● Short problem
Reproduce each line of the material precisely.

● Dataset content
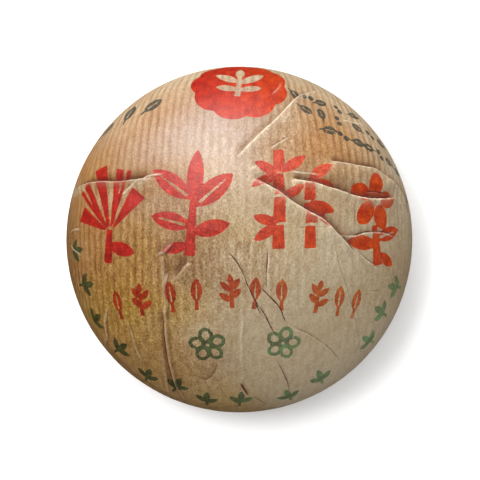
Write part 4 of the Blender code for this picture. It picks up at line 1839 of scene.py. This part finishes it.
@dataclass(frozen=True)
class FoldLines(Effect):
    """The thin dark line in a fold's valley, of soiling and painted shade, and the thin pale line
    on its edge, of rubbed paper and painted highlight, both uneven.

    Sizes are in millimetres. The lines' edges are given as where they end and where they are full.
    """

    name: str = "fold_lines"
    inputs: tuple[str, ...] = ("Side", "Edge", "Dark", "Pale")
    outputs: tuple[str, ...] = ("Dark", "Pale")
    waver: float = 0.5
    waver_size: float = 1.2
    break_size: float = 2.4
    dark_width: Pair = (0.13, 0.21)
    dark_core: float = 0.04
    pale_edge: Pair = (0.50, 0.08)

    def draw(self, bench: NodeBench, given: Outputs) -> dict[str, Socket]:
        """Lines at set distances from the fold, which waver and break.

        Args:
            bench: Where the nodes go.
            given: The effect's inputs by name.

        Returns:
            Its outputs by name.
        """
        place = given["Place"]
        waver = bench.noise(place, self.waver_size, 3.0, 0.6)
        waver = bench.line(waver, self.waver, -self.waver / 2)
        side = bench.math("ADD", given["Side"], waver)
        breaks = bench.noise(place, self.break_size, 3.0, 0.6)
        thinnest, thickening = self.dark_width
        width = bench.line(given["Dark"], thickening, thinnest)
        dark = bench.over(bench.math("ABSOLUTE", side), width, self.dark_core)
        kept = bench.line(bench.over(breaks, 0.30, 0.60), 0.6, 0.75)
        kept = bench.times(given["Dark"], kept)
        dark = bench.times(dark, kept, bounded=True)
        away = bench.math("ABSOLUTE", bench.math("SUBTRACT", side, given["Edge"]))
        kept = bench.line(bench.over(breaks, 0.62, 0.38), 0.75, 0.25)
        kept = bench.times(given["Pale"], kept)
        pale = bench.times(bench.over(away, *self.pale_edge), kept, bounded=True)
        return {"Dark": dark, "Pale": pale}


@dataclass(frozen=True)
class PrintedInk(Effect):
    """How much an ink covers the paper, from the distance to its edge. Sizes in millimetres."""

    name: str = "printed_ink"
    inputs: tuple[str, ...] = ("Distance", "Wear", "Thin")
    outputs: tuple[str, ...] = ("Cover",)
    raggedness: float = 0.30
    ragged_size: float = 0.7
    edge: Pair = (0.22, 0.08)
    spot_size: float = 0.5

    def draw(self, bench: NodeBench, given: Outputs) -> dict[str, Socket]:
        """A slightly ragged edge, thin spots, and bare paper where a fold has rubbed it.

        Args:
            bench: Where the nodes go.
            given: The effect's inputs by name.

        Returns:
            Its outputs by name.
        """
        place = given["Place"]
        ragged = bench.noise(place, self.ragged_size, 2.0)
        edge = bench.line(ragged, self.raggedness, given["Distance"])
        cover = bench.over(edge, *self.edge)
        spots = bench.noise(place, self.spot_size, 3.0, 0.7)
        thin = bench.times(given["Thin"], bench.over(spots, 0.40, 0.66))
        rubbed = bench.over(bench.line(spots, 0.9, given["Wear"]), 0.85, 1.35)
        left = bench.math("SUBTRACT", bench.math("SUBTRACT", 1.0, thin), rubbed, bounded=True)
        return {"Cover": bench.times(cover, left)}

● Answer
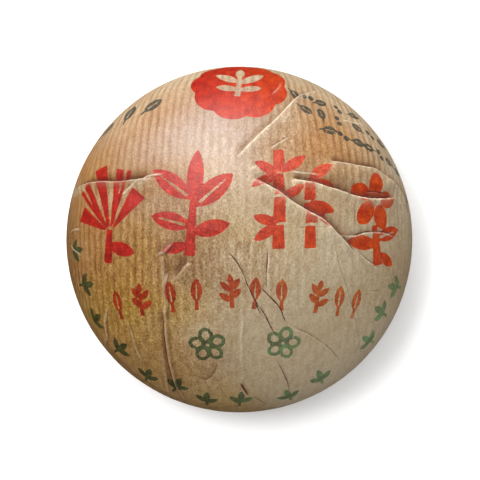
Write part 4 of the Blender code for this picture. It picks up at line 1839 of scene.py. This part finishes it.
@dataclass(frozen=True)
class FoldLines(Effect):
    """The thin dark line in a fold's valley, of soiling and painted shade, and the thin pale line
    on its edge, of rubbed paper and painted highlight, both uneven.

    Sizes are in millimetres. The lines' edges are given as where they end and where they are full.
    """

    name: str = "fold_lines"
    inputs: tuple[str, ...] = ("Side", "Edge", "Dark", "Pale")
    outputs: tuple[str, ...] = ("Dark", "Pale")
    waver: float = 0.5
    waver_size: float = 1.2
    break_size: float = 2.4
    dark_width: Pair = (0.13, 0.21)
    dark_core: float = 0.04
    pale_edge: Pair = (0.50, 0.08)

    def draw(self, bench: NodeBench, given: Outputs) -> dict[str, Socket]:
        """Lines at set distances from the fold, which waver and break.

        Args:
            bench: Where the nodes go.
            given: The effect's inputs by name.

        Returns:
            Its outputs by name.
        """
        place = given["Place"]
        waver = bench.noise(place, self.waver_size, 3.0, 0.6)
        waver = bench.line(waver, self.waver, -self.waver / 2)
        side = bench.math("ADD", given["Side"], waver)
        breaks = bench.noise(place, self.break_size, 3.0, 0.6)
        thinnest, thickening = self.dark_width
        width = bench.line(given["Dark"], thickening, thinnest)
        dark = bench.over(bench.math("ABSOLUTE", side), width, self.dark_core)
        kept = bench.line(bench.over(breaks, 0.30, 0.60), 0.6, 0.75)
        kept = bench.times(given["Dark"], kept)
        dark = bench.times(dark, kept, bounded=True)
        away = bench.math("ABSOLUTE", bench.math("SUBTRACT", side, given["Edge"]))
        kept = bench.line(bench.over(breaks, 0.62, 0.38), 0.75, 0.25)
        kept = bench.times(given["Pale"], kept)
        pale = bench.times(bench.over(away, *self.pale_edge), kept, bounded=True)
        return {"Dark": dark, "Pale": pale}


@dataclass(frozen=True)
class PrintedInk(Effect):
    """How much an ink covers the paper, from the distance to its edge. Sizes in millimetres."""

    name: str = "printed_ink"
    inputs: tuple[str, ...] = ("Distance", "Wear", "Thin")
    outputs: tuple[str, ...] = ("Cover",)
    raggedness: float = 0.30
    ragged_size: float = 0.7
    edge: Pair = (0.22, 0.08)
    spot_size: float = 0.5

    def draw(self, bench: NodeBench, given: Outputs) -> dict[str, Socket]:
        """A slightly ragged edge, thin spots, and bare paper where a fold has rubbed it.

        Args:
            bench: Where the nodes go.
            given: The effect's inputs by name.

        Returns:
            Its outputs by name.
        """
        place = given["Place"]
        ragged = bench.noise(place, self.ragged_size, 2.0)
        edge = bench.line(ragged, self.raggedness, given["Distance"])
        cover = bench.over(edge, *self.edge)
        spots = bench.noise(place, self.spot_size, 3.0, 0.7)
        thin = bench.times(given["Thin"], bench.over(spots, 0.40, 0.66))
        rubbed = bench.over(bench.line(spots, 0.9, given["Wear"]), 0.85, 1.35)
        left = bench.math("SUBTRACT", bench.math("SUBTRACT", 1.0, thin), rubbed, bounded=True)
        return {"Cover": bench.times(cover, left)}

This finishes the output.